In [None]:
# -*- coding: utf-8 -*-
"""
Model 2 (主结果): SEM · log–log  （KNN=6，行标准化）
  ln(Y_it) = α + β ln(VET_it) + e_it
  e_it     = λ W e_it + μ_it

Y:   log_gdp_pc (已对数), employment_rate, unemployment_rate (转 0–1 后取 ln)
X:   ln_vet = ln(vet_per_million)
W:   KNN(k=6)（row-standardized）

输出(逐年):
- OLS_loglog_*_2014_2023.csv          # 基线 OLS + Moran(OLS 残差)
- SEM_loglog_*_X_ln_vet_2014_2023.csv # SEM：β/SE/p, λ/SE/p, logLik, AIC, n
- MORAN_SEM_RESID_*_2014_2023.csv     # SEM 残差 Moran’s I
- ./<Y>/SEM_<Y>_<year>.txt            # 每年 SEM 文本摘要
"""

import warnings, os
from pathlib import Path
warnings.filterwarnings("ignore")

import numpy as np
import pandas as pd
import geopandas as gpd
import statsmodels.api as sm
from scipy.stats import chi2
from esda.moran import Moran
from libpysal.weights import KNN
from spreg import ML_Error

# ── 路径 ───────────────────────────────────────────────────────────────
PATH_GEO = r"D:\Dissertation\dissertation\data 2\data\Without UK and Germany\Final\cleaned geo data\NUTS2_2021.geojson"
PATH_PANEL = r"D:\Dissertation\dissertation\data 2\data\Without UK and Germany\Final\panel_long_merged_with_general.csv"
OUT_DIR    = Path(r"D:\Dissertation\dissertation\data 2\data\Without UK and Germany\Final\moran\SEM_fff")
OUT_DIR.mkdir(parents=True, exist_ok=True)
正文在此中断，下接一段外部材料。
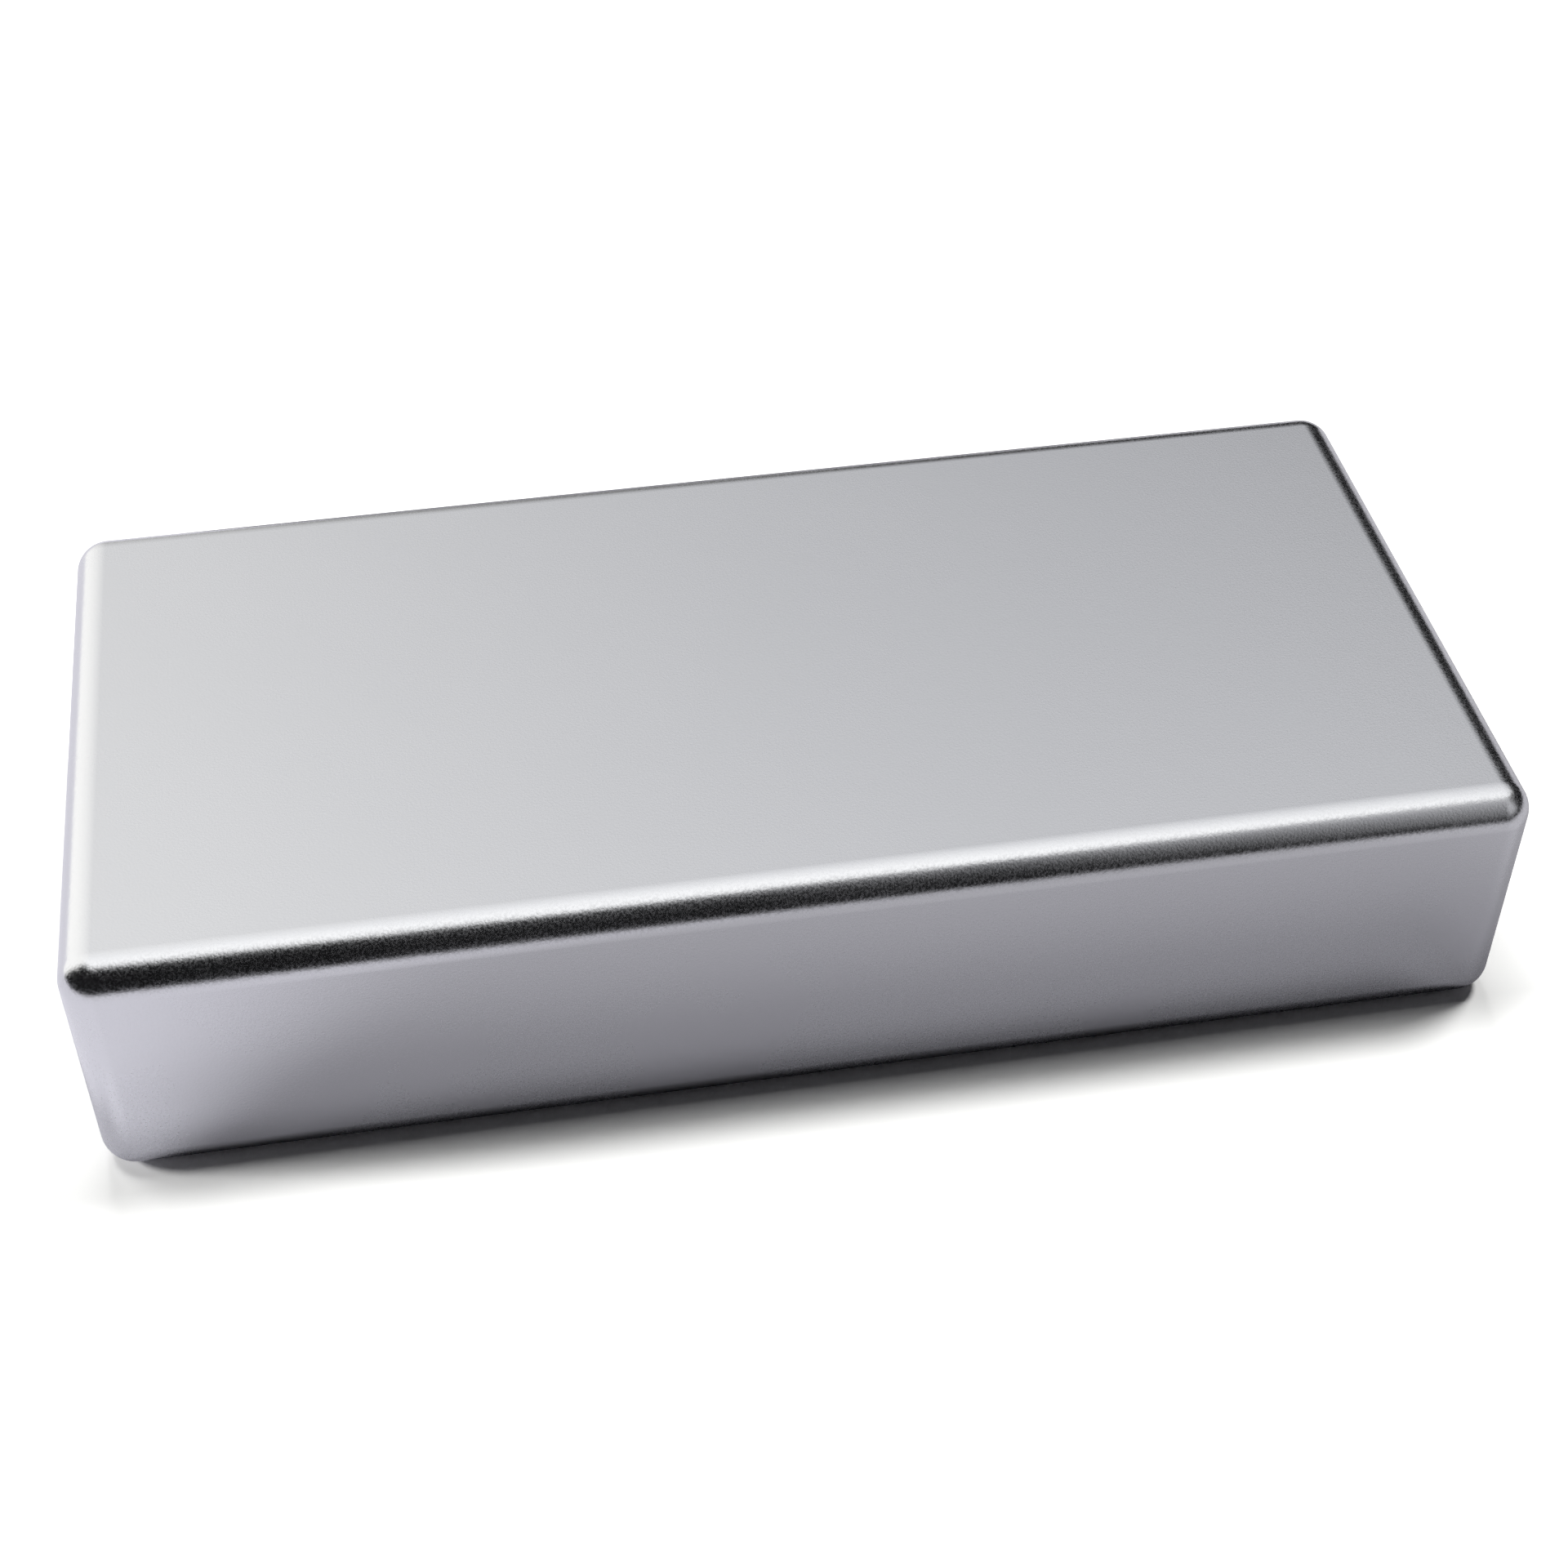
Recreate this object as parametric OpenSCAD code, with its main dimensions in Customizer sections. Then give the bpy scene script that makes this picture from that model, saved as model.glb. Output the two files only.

# ── 选项 ───────────────────────────────────────────────────────────────
YEARS         = list(range(2014, 2024))
ADD_CONST     = True
KNN_K         = 6
PERMUTATIONS  = 999
EPS           = 1e-9
ZERO_POLICY   = "drop"     # 就业/失业率: 'drop' 丢 <=0 后取 ln；或 'eps' 用 ln(y+EPS)
USE_LR_BACKUP = True       # λ 的 p 值：如拿不到 Wald，就用 LR(1) 兜底

Y_LIST = [
    ("log_gdp_pc",        "log GDP per capita (already log)"),
    ("employment_rate",   "Employment rate"),
]

# ── 工具函数 ─────────────────────────────────────────────────────────────
def clean_cols(df):
    df.columns = (df.columns.astype(str)
                  .str.replace("\ufeff","", regex=False)
                  .str.strip().str.lower()
                  .str.replace(r"\s+","_", regex=True))
    return df

def detect_geo_id(gdf: gpd.GeoDataFrame) -> str:
    for c in ("nuts_id","NUTS_ID","nuts_id_2021","id","geo","region","code"):
        if c in gdf.columns: return c
    return [c for c in gdf.columns if c != gdf.geometry.name][0]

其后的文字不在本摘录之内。